>> Begin Listed entries
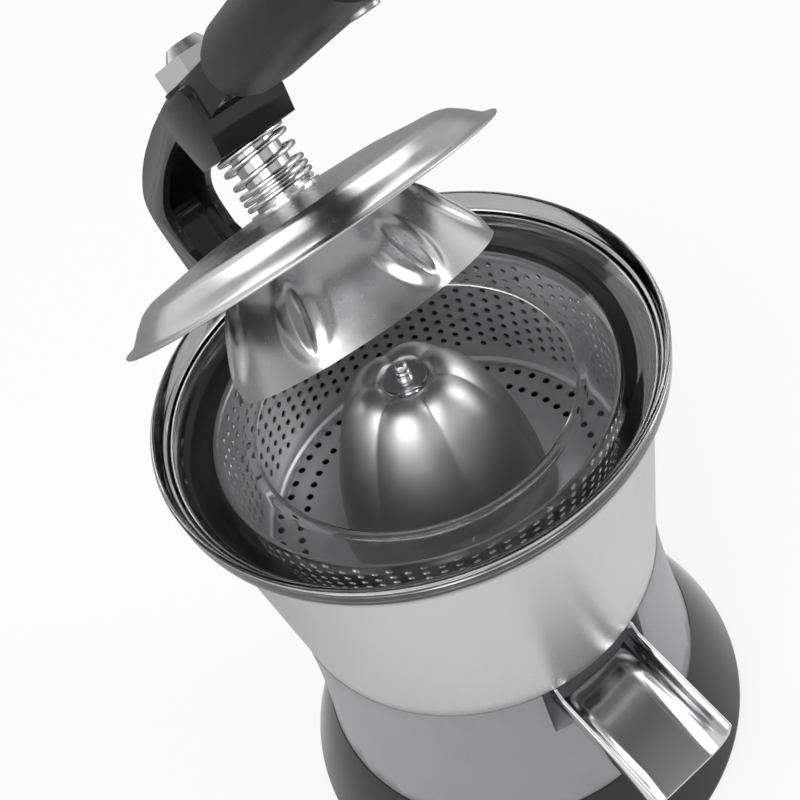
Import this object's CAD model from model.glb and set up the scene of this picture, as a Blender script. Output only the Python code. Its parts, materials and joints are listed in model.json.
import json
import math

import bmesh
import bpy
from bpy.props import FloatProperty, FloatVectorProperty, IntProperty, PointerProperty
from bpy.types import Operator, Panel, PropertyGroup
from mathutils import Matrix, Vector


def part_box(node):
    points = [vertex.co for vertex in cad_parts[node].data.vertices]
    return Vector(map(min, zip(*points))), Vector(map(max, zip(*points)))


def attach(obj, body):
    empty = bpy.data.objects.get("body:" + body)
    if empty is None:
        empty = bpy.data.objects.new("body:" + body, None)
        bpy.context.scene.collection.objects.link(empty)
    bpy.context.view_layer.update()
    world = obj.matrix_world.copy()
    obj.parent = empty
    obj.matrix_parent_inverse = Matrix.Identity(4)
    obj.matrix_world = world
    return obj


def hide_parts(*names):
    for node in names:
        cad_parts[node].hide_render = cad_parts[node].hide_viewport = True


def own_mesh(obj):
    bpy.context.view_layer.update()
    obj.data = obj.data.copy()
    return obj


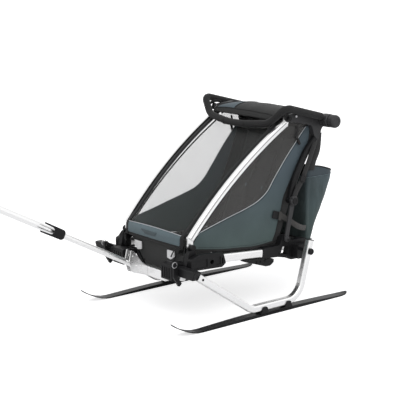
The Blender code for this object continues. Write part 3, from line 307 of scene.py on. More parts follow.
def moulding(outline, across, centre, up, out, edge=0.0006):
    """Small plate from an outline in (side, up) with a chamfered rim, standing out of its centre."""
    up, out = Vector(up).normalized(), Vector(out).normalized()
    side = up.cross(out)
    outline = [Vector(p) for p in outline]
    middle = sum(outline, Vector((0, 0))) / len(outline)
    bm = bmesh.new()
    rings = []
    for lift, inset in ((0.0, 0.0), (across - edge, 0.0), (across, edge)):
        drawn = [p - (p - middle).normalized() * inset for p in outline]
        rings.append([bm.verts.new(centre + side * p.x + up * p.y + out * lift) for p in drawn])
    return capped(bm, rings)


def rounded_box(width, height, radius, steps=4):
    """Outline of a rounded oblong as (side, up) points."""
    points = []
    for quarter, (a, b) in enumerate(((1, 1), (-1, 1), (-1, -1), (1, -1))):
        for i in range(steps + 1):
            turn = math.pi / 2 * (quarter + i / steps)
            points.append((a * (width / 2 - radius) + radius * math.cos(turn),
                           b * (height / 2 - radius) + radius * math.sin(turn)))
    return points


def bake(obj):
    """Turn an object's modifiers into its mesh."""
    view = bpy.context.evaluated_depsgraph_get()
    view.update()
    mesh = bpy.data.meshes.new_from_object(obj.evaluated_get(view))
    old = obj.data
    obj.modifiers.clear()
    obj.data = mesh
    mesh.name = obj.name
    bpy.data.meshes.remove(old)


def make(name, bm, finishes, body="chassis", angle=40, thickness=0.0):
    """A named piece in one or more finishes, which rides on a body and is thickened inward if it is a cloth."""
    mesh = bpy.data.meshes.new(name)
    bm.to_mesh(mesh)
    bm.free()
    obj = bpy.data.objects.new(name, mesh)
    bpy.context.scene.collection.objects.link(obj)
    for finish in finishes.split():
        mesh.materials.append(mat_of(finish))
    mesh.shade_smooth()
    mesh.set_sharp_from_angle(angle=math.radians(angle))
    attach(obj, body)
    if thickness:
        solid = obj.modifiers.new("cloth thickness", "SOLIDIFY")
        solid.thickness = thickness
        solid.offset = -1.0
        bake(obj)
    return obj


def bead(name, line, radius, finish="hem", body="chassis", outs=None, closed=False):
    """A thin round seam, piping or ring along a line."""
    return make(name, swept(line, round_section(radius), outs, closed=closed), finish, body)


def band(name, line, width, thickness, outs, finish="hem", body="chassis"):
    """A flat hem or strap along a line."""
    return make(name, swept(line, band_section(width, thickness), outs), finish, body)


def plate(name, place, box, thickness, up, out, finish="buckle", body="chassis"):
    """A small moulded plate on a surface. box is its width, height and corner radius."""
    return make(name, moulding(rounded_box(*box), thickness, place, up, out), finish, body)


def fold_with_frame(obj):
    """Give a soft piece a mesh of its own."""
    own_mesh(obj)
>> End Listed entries
Task statement: Starting at the first line of the data above, please restate word for word every line up to and including the one that holds "for node in", and add nothing else.

Reply to the exercise:
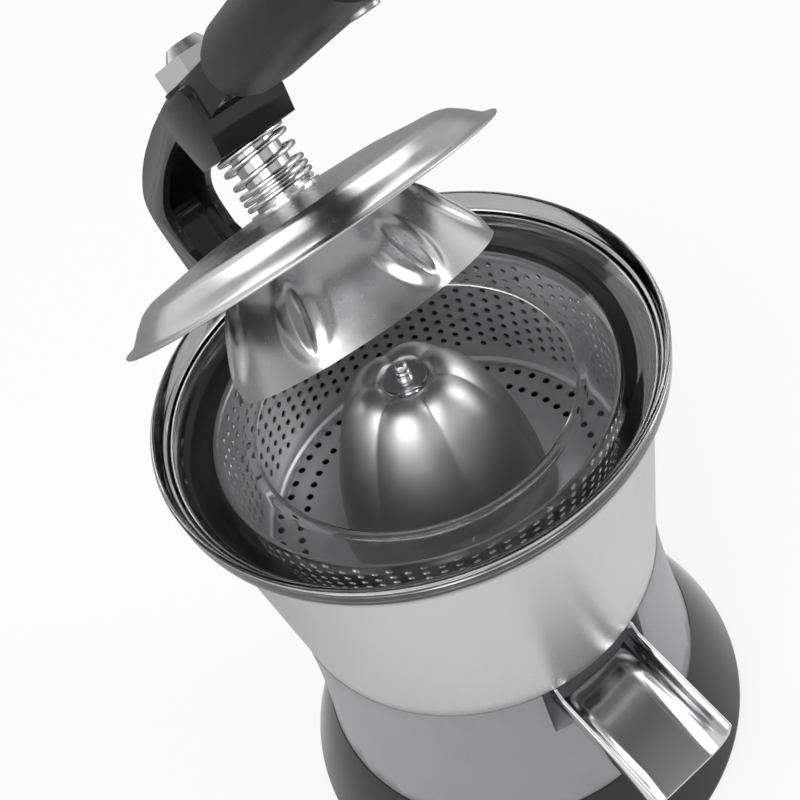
Import this object's CAD model from model.glb and set up the scene of this picture, as a Blender script. Output only the Python code. Its parts, materials and joints are listed in model.json.
import json
import math

import bmesh
import bpy
from bpy.props import FloatProperty, FloatVectorProperty, IntProperty, PointerProperty
from bpy.types import Operator, Panel, PropertyGroup
from mathutils import Matrix, Vector


def part_box(node):
    points = [vertex.co for vertex in cad_parts[node].data.vertices]
    return Vector(map(min, zip(*points))), Vector(map(max, zip(*points)))


def attach(obj, body):
    empty = bpy.data.objects.get("body:" + body)
    if empty is None:
        empty = bpy.data.objects.new("body:" + body, None)
        bpy.context.scene.collection.objects.link(empty)
    bpy.context.view_layer.update()
    world = obj.matrix_world.copy()
    obj.parent = empty
    obj.matrix_parent_inverse = Matrix.Identity(4)
    obj.matrix_world = world
    return obj


def hide_parts(*names):
    for node in names:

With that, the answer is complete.